Tambang lignite terbesar di dunia di Hambach, Jerman (Gambar 3)

Untuk mengurangi ketergantungan terhadap Rusia, banyak negara-negara Eropa Barat mulai menyalakan kembali PLTU batubara mereka[15]. PLTU bertenaga lignite yang lebih kotor dan memiliki nilai kalori lebih rendah[16]. Tapi apa daya, pilihan pemerintahan sekarang hanya antara merisikokan resesi dan kericuhan yang disebabkan hilangnya sebuah kebutuhan dasar, berujung pada kejatuhan karir politik mereka, atau menunda tindakan preventif terhadap bertambah buruknya perubahan iklim yang toh, efek extrimnya baru akan terasa oleh generasi anak cucu mereka. Dalam realita, sebenarnya mereka tidak punya dua opsi. Di dunia neoliberal, batubara merupakan sang sexy killer yang tidak bisa ditolak.

Rencana reformasi energi yang sudah ditekadkan pun akhirnya direncanakan untuk ditunda[17]. Izin operasi PLTU batubara juga direncanakan untuk diperpanjang[18]. Apa gerangan yang telah terjadi terhadap janji-janji NDC (Nationally Determined Contributions) yang dibuat di Glasgow beberapa bulan lalu?[19] Nampaknya ketahanan energi Eropa akan datang dengan mengorbankan ketahanan iklim.

Tweet dari sekjen PBB António Guterres menyoroti kerentanan ketahanan energi di hadapan krisis geopolitik (Gambar 4)

Ketahanan Nasional Sebagai Wujud Resiliensi

Pada dasarnya ketahanan nasional adalah kepentingan yang sifatnya nasional. Pernyataan ini namun tidak lagi benar di zaman anthropocene sekarang ini, di mana tindakan manusia telah menyebabkan perubahan geo-meteorologis dan ekologis yang signifikan. Ambil contoh ketahanan pangan nasional, yang sangat bergantung terhadap perubahan iklim yang sifatnya global. Dunia masuk ke dalam sebuah skenario teori permainan dalam wujud prisoner’s dilemma, di mana untuk mencapai economic rent yang maksimal, dibutuhkan kerjasama dari semua pihak yang terlibat. Sebuah realita yang bahkan fiksi ilmiah utopis paling optimis pun tidak berani bayangkan. Di muka konflik kepentingan dan krisis global ini, hanya negara yang tangguh yang akan keluar sebagai pemenang.

Ketangguhan sebuah negara itu pun dapat diukur dari bagaimana mereka mengelola risiko untuk menghindari terjadinya skenario buruk dan bagaimana mereka bisa mengidentifikasi dan memanfaatkan kelebihan strategis yang mereka miliki.

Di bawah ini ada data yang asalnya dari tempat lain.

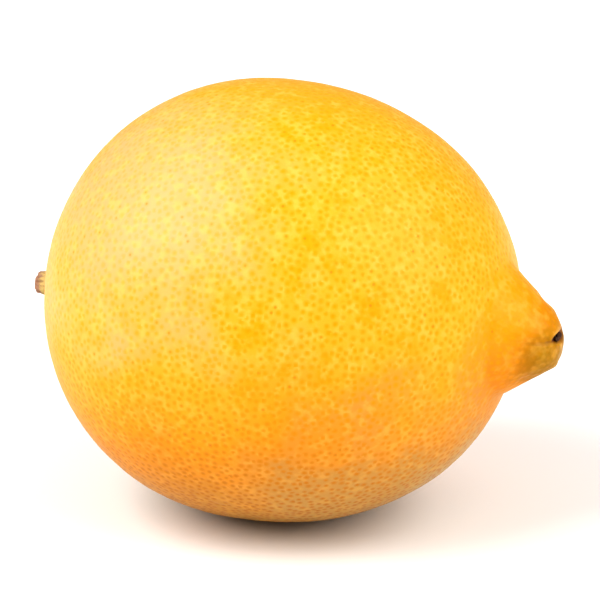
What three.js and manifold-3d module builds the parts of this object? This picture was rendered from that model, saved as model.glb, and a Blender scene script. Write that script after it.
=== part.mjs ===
// A whole lemon lying on its side, with the stub of its stem still on it. All sizes are in millimetres.
//
// The fruit's long axis runs along +X, from the cut stem to the nipple, and +Z is up. The origin is the middle of
// the small flat that the fruit rests on, straight below its widest section, so x = 0 is the widest section.
//
// Every piece is first made round a straight axis, where a surface is a profile of radius against height, and is
// then bent by the fruit's slight arch and lifted onto its resting flat.

import * as THREE from "three";
import { mergeVertices } from "three/addons/utils/BufferGeometryUtils.js";
import Module from "manifold-3d";

// The fruit's body: two rounded ends that meet at the widest section.
const BODY_RADIUS = 31;
const STEM_SIDE = 31.6; // from the widest section to the stem end
const NIPPLE_SIDE = 35.1; // from the widest section to where the body alone would close
const BODY_FULLNESS = 2.1; // 2 is an ellipse, and more is squarer at the shoulders

// The nipple: a blunt cone that grows out of the body, with a furrow where the two meet.
const NECK_X = 34;
const NECK_RADIUS = 9.1;
const NIPPLE_HALF_ANGLE = THREE.MathUtils.degToRad(37.9);
const NIPPLE_TIP = 42.1; // from the widest section
const TIP_BLUNTNESS = 18; // higher keeps the cone's sides straight for longer
const FURROW_BLEND = 1.4;

// The axis: both ends sit a little lower than the middle, and the nipple droops.
const ARCH_DROP = 0.3; // at ARCH_REACH from the widest section
const ARCH_REACH = 35;
const NIPPLE_DROOP = Math.tan(THREE.MathUtils.degToRad(6.4));

// The shallow dish under the stem, the slit beside the middle of the tip and the flat that the fruit rests on.
const DISH_DEPTH = 0.5;
const DISH_RADIUS = 3.4;
const SLIT = { aside: -0.2, rise: 1.1, depth: 1.0, halfLength: 1.8, halfHeight: 0.7 };
const REST_SINK = 0.45; // how much of the round underside the resting flat takes away

// The stem: a woody stub on a swollen root, inside the ring of dry sepals. It grows a little below the axis.
const STEM_DROP = 1.35;
const STUB_RADIUS = 1.55;
const STUB_HEIGHT = 4.95; // above the bottom of the dish
const ROOT_RADIUS = 2.35;
const ROOT_HEIGHT = 3.6; // where the root's flare ends and the straight stub begins
const SEPAL_COUNT = 5;
const CALYX_HOLE = 2.6;
const CALYX_RADIUS = 3.7; // half way between the lobes' tips and the bays
const CALYX_THICKNESS = 0.6;
const LOBE_REACH = 0.55; // how far a lobe's tip stands out from that
const GAP = 0.25; // between pieces that touch on the real fruit

// How finely the surfaces are cut into facets.
const FRUIT_SEGMENTS = 56;
const FRUIT_ROWS = 52;
const END_ROW_CROWDING = 0.6; // 0 spaces the rows evenly, and towards 1 they crowd at the two ends
const STEM_SEGMENTS = 30;

const wasm = await Module();
wasm.setup();

/** The larger of two lengths, with the corner between them filled over a width. */
function smoothMax(a, b, width) {
  const overlap = Math.max(width - Math.abs(a - b), 0) / width;
  return Math.max(a, b) + (overlap * overlap * width) / 4;
}

/** The body's radius at x, without the nipple. */
function bodyRadius(x) {
  const share = Math.abs(x) / (x < 0 ? STEM_SIDE : NIPPLE_SIDE);
  const left = Math.max(1 - share ** BODY_FULLNESS, 0);
  return BODY_RADIUS * left ** (1 / BODY_FULLNESS);
}

/** The nipple's radius at x: a cone that rounds over at its blunt tip. */
function nippleRadius(x) {
  const cone = NECK_RADIUS - (x - NECK_X) * Math.tan(NIPPLE_HALF_ANGLE);
  const share = THREE.MathUtils.clamp((x - NECK_X) / (NIPPLE_TIP - NECK_X), 0, 1);
  return cone * Math.sqrt(1 - share ** TIP_BLUNTNESS);
}

/** The fruit's radius at x. */
function fruitRadius(x) {
  return x < NECK_X / 2 ? bodyRadius(x) : smoothMax(bodyRadius(x), nippleRadius(x), FURROW_BLEND);
}

/** How deep the dish round the stem is, at a place across the stem end. */
function dishDepth(y, z) {
  return DISH_DEPTH * Math.exp(-(y ** 2 + (z + STEM_DROP) ** 2) / DISH_RADIUS ** 2);
}

/** The x of the fruit's surface, at a place across the stem end. */
function stemEndX(y, z) {
  const share = (Math.hypot(y, z) / BODY_RADIUS) ** BODY_FULLNESS;
  return dishDepth(y, z) - STEM_SIDE * (1 - share) ** (1 / BODY_FULLNESS);
}

/** The fruit's outline in one half plane, from the stem end to the tip: x is the radius and y runs along the axis. */
class Meridian extends THREE.Curve {
  getPoint(t, target = new THREE.Vector2()) {
    const middle = (NIPPLE_TIP - STEM_SIDE) / 2;
    const half = (NIPPLE_TIP + STEM_SIDE) / 2;
    const x = middle - half * Math.cos(Math.PI * t);
    if (t <= 0) return target.set(0, -STEM_SIDE);
    if (t >= 1) return target.set(0, NIPPLE_TIP);
    return target.set(fruitRadius(x), x);
  }
}

/** Points along the meridian, crowded at the ends, where the shape turns fastest. */
function meridianPoints() {
  const curve = new Meridian();
  curve.arcLengthDivisions = 2000;
  const points = [];
  for (let row = 0; row <= FRUIT_ROWS; row++) {
    const share = row / FRUIT_ROWS;
    const crowded = share - (END_ROW_CROWDING * Math.sin(2 * Math.PI * share)) / (2 * Math.PI);
    points.push(curve.getPointAt(crowded));
  }
  return points;
}

/** A surface of revolution about X from a profile of (radius, x) points. */
function turned(points, segments) {
  return new THREE.LatheGeometry(points, segments).rotateZ(-Math.PI / 2);
}

/** Moves every vertex with a function that changes it. */
function reshape(geometry, change) {
  const position = geometry.getAttribute("position");
  const point = new THREE.Vector3();
  for (let i = 0; i < position.count; i++) {
    change(point.fromBufferAttribute(position, i));
    position.setXYZ(i, point.x, point.y, point.z);
  }
  return geometry;
}

/** How far the axis has dropped at x, through the arch and the nipple's droop. */
function axisDrop(x) {
  return ARCH_DROP * (x / ARCH_REACH) ** 2 + Math.max(x - NECK_X, 0) * NIPPLE_DROOP;
}

/** Bends a piece made round the straight axis with the fruit's arch, and lifts it onto the resting flat. */
function settle(geometry) {
  return reshape(geometry, (point) => {
    point.z += BODY_RADIUS - REST_SINK - axisDrop(point.x);
  });
}

/** A closed geometry as a manifold-3d solid. */
function solidOf(geometry) {
  const bare = geometry.index ? geometry.toNonIndexed() : geometry.clone();
  bare.deleteAttribute("normal");
  bare.deleteAttribute("uv");
  const merged = mergeVertices(bare, 1e-3);
  const mesh = new wasm.Mesh({
    numProp: 3,
    vertProperties: merged.getAttribute("position").array,
    triVerts: new Uint32Array(merged.index.array),
  });
  return new wasm.Manifold(mesh);
}

/** A manifold-3d solid as a geometry. */
function geometryOf(solid) {
  const mesh = solid.getMesh();
  const geometry = new THREE.BufferGeometry();
  geometry.setAttribute("position", new THREE.BufferAttribute(mesh.vertProperties, 3));
  geometry.setIndex(new THREE.BufferAttribute(mesh.triVerts, 1));
  geometry.computeVertexNormals();
  return geometry;
}

/** An ellipsoid centred where the slit opens on the tip. */
function slitEllipsoid(depth, halfLength, halfHeight) {
  const geometry = new THREE.SphereGeometry(1, 20, 12).scale(depth, halfLength, halfHeight);
  return geometry.translate(NIPPLE_TIP, SLIT.aside, SLIT.rise);
}

/** The fruit: one solid, with the slit cut into its tip and the flat cut under it. */
function fruitGeometry() {
  const round = turned(meridianPoints(), FRUIT_SEGMENTS);
  const dished = reshape(round, (point) => {
    if (point.x < 0) point.x += dishDepth(point.y, point.z);
  });
  const body = settle(dished);
  const slit = settle(slitEllipsoid(SLIT.depth, SLIT.halfLength, SLIT.halfHeight));
  const below = new THREE.BoxGeometry(4 * BODY_RADIUS, 4 * BODY_RADIUS, 2 * BODY_RADIUS);
  below.translate(0, 0, -BODY_RADIUS);
  return geometryOf(solidOf(body).subtract(solidOf(slit)).subtract(solidOf(below)));
}

/** The dry remnant of the style: a scab half way down the slit, below the tip and clear of the slit's walls. */
function styleGeometry() {
  const clear = GAP * 0.8;
  const middle = SLIT.depth / 2;
  const narrowing = Math.sqrt(1 - (middle / SLIT.depth) ** 2);
  const halfLength = SLIT.halfLength * narrowing - clear;
  const halfHeight = SLIT.halfHeight * narrowing - clear;
  return settle(slitEllipsoid(middle - clear, halfLength, halfHeight).translate(-middle, 0, 0));
}

/** The stem stub: a swollen root on the dish, a straight woody neck and a flat cut end. */
function stemGeometry() {
  const foot = stemEndX(0, ROOT_RADIUS - STEM_DROP) - GAP;
  const bottom = stemEndX(0, -STEM_DROP);
  const cut = bottom - STUB_HEIGHT;
  const flareEnd = bottom - ROOT_HEIGHT;
  const flare = new THREE.CubicBezierCurve(
    new THREE.Vector2(STUB_RADIUS, flareEnd),
    new THREE.Vector2(STUB_RADIUS, (flareEnd + foot) / 2),
    new THREE.Vector2((STUB_RADIUS + ROOT_RADIUS) / 2, foot - ROOT_HEIGHT / 4),
    new THREE.Vector2(ROOT_RADIUS, foot),
  );
  const axisFoot = new THREE.Vector2(0, foot);
  const profile = [new THREE.Vector2(0, cut), new THREE.Vector2(STUB_RADIUS, cut), ...flare.getPoints(6), axisFoot];
  return settle(turned(profile, STEM_SEGMENTS).translate(0, 0, -STEM_DROP));
}

/** The calyx: a ring of dry sepals that lies on the fruit round the stem, with a lobe for each sepal. */
function calyxGeometry() {
  // Each pair is a radius and a height above the fruit's surface.
  const ring = [
    [CALYX_HOLE, GAP],
    [CALYX_HOLE, GAP + CALYX_THICKNESS],
    [(CALYX_HOLE + CALYX_RADIUS) / 2, GAP + CALYX_THICKNESS * 0.85],
    [CALYX_RADIUS * 0.95, GAP + CALYX_THICKNESS * 0.5],
    [CALYX_RADIUS, GAP],
    [CALYX_HOLE, GAP],
  ].map(([radius, height]) => new THREE.Vector2(radius, -height));
  const geometry = turned(ring, STEM_SEGMENTS);
  reshape(geometry, (point) => {
    const radius = Math.hypot(point.y, point.z);
    const outward = (radius - CALYX_HOLE) / (CALYX_RADIUS - CALYX_HOLE);
    const lobe = Math.cos(SEPAL_COUNT * Math.atan2(point.z, point.y));
    const spread = 1 + (LOBE_REACH * lobe * outward) / radius;
    const y = point.y * spread;
    const z = point.z * spread - STEM_DROP;
    point.set(stemEndX(y, z) + point.x, y, z);
  });
  return settle(geometry);
}

/** A named piece in its own finish. */
function piece(name, geometry, colour, roughness) {
  const material = new THREE.MeshStandardMaterial({ color: colour, roughness, metalness: 0 });
  const mesh = new THREE.Mesh(geometry, material);
  mesh.name = name;
  return mesh;
}

const lemon = new THREE.Group();
lemon.name = "lemon";
lemon.add(piece("fruit", fruitGeometry(), 0xfcc63c, 0.42));
lemon.add(piece("calyx", calyxGeometry(), 0x8f8046, 0.8));
lemon.add(piece("stem_stub", stemGeometry(), 0x9a7350, 0.85));
lemon.add(piece("style_remnant", styleGeometry(), 0x2e1a14, 0.8));

export default lemon;
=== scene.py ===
"""A ripe lemon that lies on its side on a pale studio floor.

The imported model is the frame: it says where the fruit, the calyx, the stem stub and the style's remnant
lie and how large they are. Each of them is replaced here by a finely shaped piece with a procedural finish.
Lengths are in metres, +X runs from the stem to the nipple and +Z is up. "Straight" places are those before
the fruit's axis is given its slight arch and lifted off the floor.
"""

import logging
import math
from dataclasses import dataclass
from enum import Enum
from typing import Any, Sequence, TypeAlias

import bpy
import numpy as np
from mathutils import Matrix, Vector
from mathutils.kdtree import KDTree


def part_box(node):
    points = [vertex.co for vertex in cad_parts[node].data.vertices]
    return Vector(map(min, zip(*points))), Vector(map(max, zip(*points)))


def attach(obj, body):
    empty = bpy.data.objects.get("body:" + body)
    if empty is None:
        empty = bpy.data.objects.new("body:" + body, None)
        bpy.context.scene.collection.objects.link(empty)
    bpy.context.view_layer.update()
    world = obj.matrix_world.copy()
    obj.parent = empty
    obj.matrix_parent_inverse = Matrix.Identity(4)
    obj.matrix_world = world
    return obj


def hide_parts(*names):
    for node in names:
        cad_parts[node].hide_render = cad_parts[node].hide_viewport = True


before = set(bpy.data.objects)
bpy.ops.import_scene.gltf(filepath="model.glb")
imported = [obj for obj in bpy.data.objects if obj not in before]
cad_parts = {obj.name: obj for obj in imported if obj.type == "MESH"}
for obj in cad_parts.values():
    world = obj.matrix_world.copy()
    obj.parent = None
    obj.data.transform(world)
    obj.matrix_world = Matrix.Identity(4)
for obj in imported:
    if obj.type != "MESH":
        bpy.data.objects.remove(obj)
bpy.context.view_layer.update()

LOG = logging.getLogger("lemon")
MM = 0.001

Colour: TypeAlias = tuple[float, float, float]
Number: TypeAlias = "float | Value"
Socket: TypeAlias = bpy.types.NodeSocket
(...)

Tenggelamnya kota Jakarta merupakan sebuah contoh skenario buruk, yang jika terus diabaikan akan memiliki dampak yang sangat besar terhadap keberlangsungan kemasyarakatan. Lokasi geografis dan kekayaan mineral Indonesia, terutama dalam wujud perkebunan dan pertambangan di sisi lain harus dimanfaatkan lebih banyak dengan cara melokalisasikan pertambahan nilai melalui investasi di industri pemrosesan dalam negeri. Hanya melalui penguatan ketangguhan nasional di seluruh sektor, Indonesia bisa menjamin masa depan yang tidak rentan terhadap krisis geopolitik, ekonomi maupun alam. Keberlangsungan kehidupan sejahtera di Indonesia untuk hari esok bergantung kepada keputusan-keputusan strategis yang kita ambil hari ini. Sudah tiba saatnya kita harus menentukan bersama haluan negara yang resilien.